I once had a playlist from a bride and groom that was full of obvious party floor fillers that every inexperienced DJ will rely upon, like ‘Y.M.C.A’, ‘Come on Eileen’, ‘Don’t Stop me Now’ etc. I politely asked the groom, after the bride had distanced herself from the playlist, if he had any reasons for choosing the songs on his extensive playlist? His reply was that he had Googled ‘Songs to get the party going’ and had therefore compiled his list based on this and not even considered that the DJ would probably know all this and what to play anyway. On top of this, on that particular night, the guests were not a cheesy party dance crowd at all and had I stuck to the playlist without first discussing it with the happy couple, the night would have been a disaster because my dilemma would be, ‘well the bride and groom want this or that song, but it is just going to kill the dancefloor and atmosphere and it will not work with this audience, so what do I do?’
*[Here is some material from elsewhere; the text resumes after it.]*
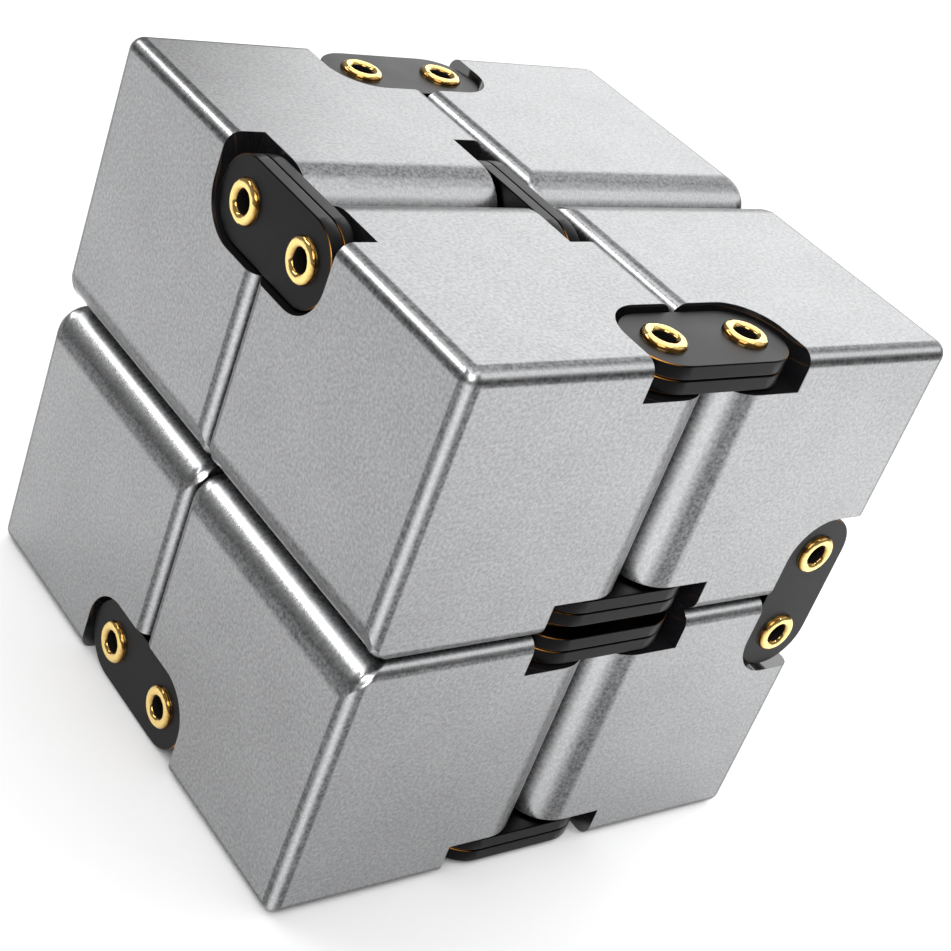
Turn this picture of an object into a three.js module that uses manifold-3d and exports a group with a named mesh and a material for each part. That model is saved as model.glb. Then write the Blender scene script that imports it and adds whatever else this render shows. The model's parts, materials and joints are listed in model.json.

Therefore, for me, I ask the bride and groom to please, as I said in the first paragraph, leave it to the professional if you have engaged one. If not, then you may need to give him a playlist. On a personal level, I know that I cannot please everyone all the time, but I always try to please the majority all the time and my remit is to always strive to give the bride and groom and their guests the best night possible.
Before I finish this blog, here’s a couple of ‘WTF?’ requests that I have had at weddings:
‘Have you got a book’ What? I have 40,000 songs in my library, Karaoke this is not!!
‘What songs do you play?’ I am speechless and usually cannot be bothered to respond to this question. But I am always polite, so it’s usually, ‘what would you like’ to which the answer has been, ‘I don’t know. Anything, but this’ So, the guest would like a song played, but they don’t know what song! So, ‘why come up to me when they don’t know what they want?’, is what I am usually thinking.
Here’s my craziest request yet and bear in mind when I get this request, I have just got the party going at around 9.15pm ish and the dance floor is rammed:: ‘Peter over there has just had a heart attack, so can you play him a slow song?’ Not even please!! Another WTF? moment methinks!!